No momento da crucificação, Cristo estava acompanhado por dois bandidos. Um deles, zombava. O outro chegou a repreender o zombador, reconheceu a própria culpa, afirmou a inocência de Cristo e pediu: “Senhor, lembra-te de mim, quando entrares no teu reino” (Lucas 23:42). Jesus não titubeou e logo respondeu: “Em verdade te digo que hoje estarás comigo no paraíso” (Lucas 23:43). Uma conversão improvável! Muitos creram em Jesus após presenciarem milagres extraordinários e demonstrações de grande poder. O malfeitor crucificado viu Cristo sendo alvo de zombaria e de todo tipo de violência, sem revidar, mesmo sendo Deus. E, nesse contexto, creu. Quem estava destinado para a morte, pela lei da época, recebeu a vida eterna através do amor de Cristo!

Paulo era um religioso, um fariseu, e foi um dos mais implacáveis perseguidores dos cristãos. Não à toa se identificou como o pior dos pecadores (1 Timóteo 1:15). Tudo mudou quando teve um encontro com Cristo. Quem antes odiava, passou a amar a Jesus como poucos. De perseguidor, a perseguido, açoitado, apedrejado, morto.

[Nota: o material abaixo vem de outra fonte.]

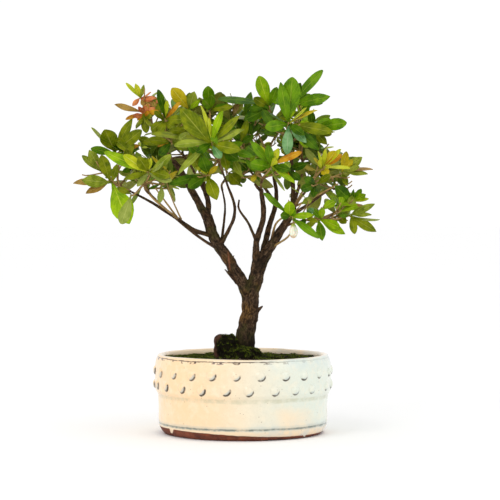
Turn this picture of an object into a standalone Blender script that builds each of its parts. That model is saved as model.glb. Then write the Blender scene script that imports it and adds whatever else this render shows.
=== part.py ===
"""Azalea bonsai in a round glazed pot, built as separate closed solids.

Run it with: blender --background --python part.py
Units are metres and +Z is up. The pot's underside is at z = 0, centred on the origin,
and the tree's front faces -Y. Sizes below are in millimetres times MM.
"""

import math
import random

import bmesh
import bpy
from mathutils import Matrix, Vector
from mathutils.bvhtree import BVHTree

MM = 0.001
GAP = 0.3 * MM  # clearance between two solids that meet
UP = Vector((0, 0, 1))
GOLDEN_ANGLE = math.radians(137.5)

# ---- Pot: radius and height pairs in mm, from the rim down its two faces
POT_STEPS = 46
POT_OUTSIDE = ((79.4, 74.7), (81.2, 73.2), (83.8, 61), (83.8, 45), (80.9, 33), (80.2, 12), (76.9, 2.6),
               (74.5, 0))
POT_INSIDE = ((77.0, 74.7), (75.2, 73), (75.6, 50), (73.0, 18), (66.0, 6.5))
STUDS_PER_ROW = 23
STUD_ROWS = (59.6 * MM, 46.7 * MM)  # heights of the two staggered rows
STUD_BALL = 4.6 * MM
STUD_SUNK = 2.4 * MM
STUD_MERIDIANS = 7
STUD_RINGS = 4
DRAIN_HOLES = 3
DRAIN_RADIUS = 5 * MM
DRAIN_RING = 34 * MM
DRAIN_SIDES = 16
DRAIN_CUT = 30 * MM  # length of the drain cutters

# ---- Ground in the pot
SOIL_TOP = 69.6 * MM
SOIL_FLAT = 62  # radius in mm to which the soil is level
SOIL_DROP = 1.2  # fall in mm from there to the pot's wall
SOIL_CLEAR = 0.6  # gap in mm beside the pot's wall
GROUND_CUT = 100 * MM  # side of the block that cuts the moss off level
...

Aquele que se opunha ao Evangelho tornou-se um de seus maiores propagadores.

Existiam muros ao redor de Mateus, da mulher samaritana, do malfeitor que se arrependeu e de Paulo. Jesus saltou cada muro e levou perdão e esperança, independentemente de merecimento. Ele nos mostrou que ser sal da terra implica em estar entre os pecadores e ser instrumento de transformação de vidas. O que tem nos impedido? Muitos judeus tropeçaram no seu senso de justiça. Talvez, este seja um de nossos problemas também. Precisamos nos recordar de onde Jesus nos resgatou para que tenhamos compaixão dos que ainda estão perdidos.

Observação: o título do texto é um trecho de uma música de Palavrantiga chamada “Sobre o mesmo chão” (Ouça aqui). Nela, a solução trazida pelo compositor para sua relação com aqueles que lhe foram apresentados como cercados por cercas e muros foi buscar o caminho. A Palavra nos diz que Jesus é o caminho. E o caminho nos deixou como mandamento o amor ao próximo. Por isso, saltamos cercas e muros.